The next few lines find out if this is a good or bad. The idea is simple: If it's my turn, I can't decide which move comes next (it's the opponent's turn then), so I have to expect the worst; Thus, I'll return the worst outcome outcome I've calculated above.

<<tictactoe.py>>=
            if p == player:
                #return min(outcomes)
                min_element = 1
                for o in outcomes:
                    if o == -1:
                        return o
                    min_element = min(o,min_element)
                return min_element
            else:
                #return max(outcomes)
                max_element = -1
                for o in outcomes:
                    if o == +1:
                        return o
                    max_element = max(o,max_element)
                return max_element

Note that the commented "return min(outcomes)"/"return max(outcomes)" would have done exactly the same thing, but with one major diadvantage: they'll evaluate the whole list. As I know the list can only contain the values +1/0/-1, I can skip evaluating it if I find a -1 (if I'm searching for the minimum) or a +1 (if I want the maximum).
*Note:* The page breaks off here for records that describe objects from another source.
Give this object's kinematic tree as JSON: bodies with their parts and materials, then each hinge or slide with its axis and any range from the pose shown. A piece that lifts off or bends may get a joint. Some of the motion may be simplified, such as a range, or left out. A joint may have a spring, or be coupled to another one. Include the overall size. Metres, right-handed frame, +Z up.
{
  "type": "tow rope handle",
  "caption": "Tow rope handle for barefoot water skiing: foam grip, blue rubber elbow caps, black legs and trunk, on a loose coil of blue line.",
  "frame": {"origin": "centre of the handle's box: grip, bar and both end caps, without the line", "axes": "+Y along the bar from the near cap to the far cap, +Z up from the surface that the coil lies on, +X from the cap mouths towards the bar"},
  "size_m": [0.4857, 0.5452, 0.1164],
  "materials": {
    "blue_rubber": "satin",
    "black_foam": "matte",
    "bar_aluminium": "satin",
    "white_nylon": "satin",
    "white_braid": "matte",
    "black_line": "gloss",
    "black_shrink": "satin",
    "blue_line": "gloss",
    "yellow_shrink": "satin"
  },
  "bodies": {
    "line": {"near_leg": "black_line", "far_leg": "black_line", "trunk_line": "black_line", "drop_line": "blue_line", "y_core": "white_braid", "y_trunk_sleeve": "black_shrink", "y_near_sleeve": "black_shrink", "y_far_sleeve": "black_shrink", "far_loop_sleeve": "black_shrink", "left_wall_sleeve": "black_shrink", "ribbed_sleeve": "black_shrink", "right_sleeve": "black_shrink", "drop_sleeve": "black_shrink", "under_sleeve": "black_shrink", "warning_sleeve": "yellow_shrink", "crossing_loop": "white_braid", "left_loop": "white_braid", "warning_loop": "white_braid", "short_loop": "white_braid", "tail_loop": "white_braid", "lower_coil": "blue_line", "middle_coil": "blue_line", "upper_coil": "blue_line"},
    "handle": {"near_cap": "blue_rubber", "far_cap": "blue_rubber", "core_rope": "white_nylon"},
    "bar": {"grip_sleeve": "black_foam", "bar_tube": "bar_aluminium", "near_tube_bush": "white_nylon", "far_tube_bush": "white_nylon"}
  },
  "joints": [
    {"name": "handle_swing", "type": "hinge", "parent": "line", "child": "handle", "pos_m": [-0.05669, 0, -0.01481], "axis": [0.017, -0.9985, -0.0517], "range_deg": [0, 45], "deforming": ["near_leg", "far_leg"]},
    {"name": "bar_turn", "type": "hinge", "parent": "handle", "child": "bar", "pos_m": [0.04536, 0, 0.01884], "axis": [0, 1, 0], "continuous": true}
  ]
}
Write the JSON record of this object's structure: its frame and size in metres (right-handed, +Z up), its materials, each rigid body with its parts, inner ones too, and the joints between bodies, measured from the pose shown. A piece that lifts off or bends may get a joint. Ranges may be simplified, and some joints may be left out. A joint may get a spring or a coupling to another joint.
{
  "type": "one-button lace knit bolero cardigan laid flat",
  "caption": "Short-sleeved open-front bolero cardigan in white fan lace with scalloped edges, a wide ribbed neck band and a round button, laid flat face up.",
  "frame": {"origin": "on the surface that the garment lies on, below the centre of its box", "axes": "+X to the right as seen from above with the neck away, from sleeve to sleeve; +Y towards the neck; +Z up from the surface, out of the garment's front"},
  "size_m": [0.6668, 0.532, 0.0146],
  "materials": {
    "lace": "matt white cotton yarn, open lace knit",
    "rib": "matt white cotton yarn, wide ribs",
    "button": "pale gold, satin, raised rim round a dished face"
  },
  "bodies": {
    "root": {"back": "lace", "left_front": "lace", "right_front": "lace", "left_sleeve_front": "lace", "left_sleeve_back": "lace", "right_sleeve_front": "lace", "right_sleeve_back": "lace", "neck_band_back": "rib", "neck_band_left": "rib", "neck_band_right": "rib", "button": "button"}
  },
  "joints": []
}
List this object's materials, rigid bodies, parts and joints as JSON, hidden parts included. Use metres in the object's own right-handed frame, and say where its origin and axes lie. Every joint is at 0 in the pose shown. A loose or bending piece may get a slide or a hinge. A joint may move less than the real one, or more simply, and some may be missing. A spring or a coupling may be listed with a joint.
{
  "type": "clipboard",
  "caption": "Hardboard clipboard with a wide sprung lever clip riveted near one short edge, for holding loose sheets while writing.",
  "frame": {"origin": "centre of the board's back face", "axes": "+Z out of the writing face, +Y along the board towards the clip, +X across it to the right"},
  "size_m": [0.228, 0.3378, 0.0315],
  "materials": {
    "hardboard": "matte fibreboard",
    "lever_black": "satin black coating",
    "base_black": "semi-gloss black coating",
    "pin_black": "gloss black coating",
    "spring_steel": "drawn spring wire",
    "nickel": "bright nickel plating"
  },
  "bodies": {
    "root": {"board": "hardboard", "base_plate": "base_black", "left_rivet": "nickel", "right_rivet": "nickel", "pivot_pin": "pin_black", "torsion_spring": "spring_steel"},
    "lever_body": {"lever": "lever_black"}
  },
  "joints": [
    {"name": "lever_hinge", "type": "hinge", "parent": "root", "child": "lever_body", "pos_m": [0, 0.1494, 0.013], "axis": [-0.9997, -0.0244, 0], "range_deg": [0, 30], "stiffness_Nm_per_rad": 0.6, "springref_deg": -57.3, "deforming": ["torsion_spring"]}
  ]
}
Remember that I promised that the function restored the original board state? Well, here it does, no matter what happens:

<<tictactoe.py>>=
        finally:
            board.undoMove(move)

So, now we have a function that tells us if a move is good or bad. The only thing left to do is to call it for every available move and pick out the best one available (I use shuffle so the computer won't play the same game every time):

<<tictactoe.py>>=
    moves = [(move, evaluateMove(move)) for move in board.getValidMoves()]
    random.shuffle(moves)
    moves.sort(key = lambda (move, winner): winner)
    print "computer move: %0.3f ms" % ((time.time()-t0)*1000)
    print moves
    board.makeMove(moves[-1][0], player)

So much for the players, here's the main function that actually calls them:

<<tictactoe.py>>=
def game():
    """The game function"""
    b = Board()
    turn = 1
    while True:
        print "%i. turn" % turn
        humanPlayer(b, Player_O)
        if b.gameOver(): 
            break
        computerPlayer(b, Player_X)
        if b.gameOver(): 
            break
        turn += 1

I guess a higher-order-function guru could have used the fact that "humanPlayer" and "computerPlayer" have the same signature to make this loop a lot shorter, but I really don't know how to do that without getting unreadable.

<<tictactoe.py>>=
    b.output()
    if b.winner():
        print 'Player "%s" wins' % b.winner()
    else:
        print 'Game over'
if __name__ == "__main__":
    game()

Note: If run this by double-clicking on windows, it'll just close the window when the game is over. Insert a raw_input()-statement in the end if you want to avoid this.

Problems with Python 3000

There are many differences between Python 3000 and Python 2.x. These differences makes you not able to play that game.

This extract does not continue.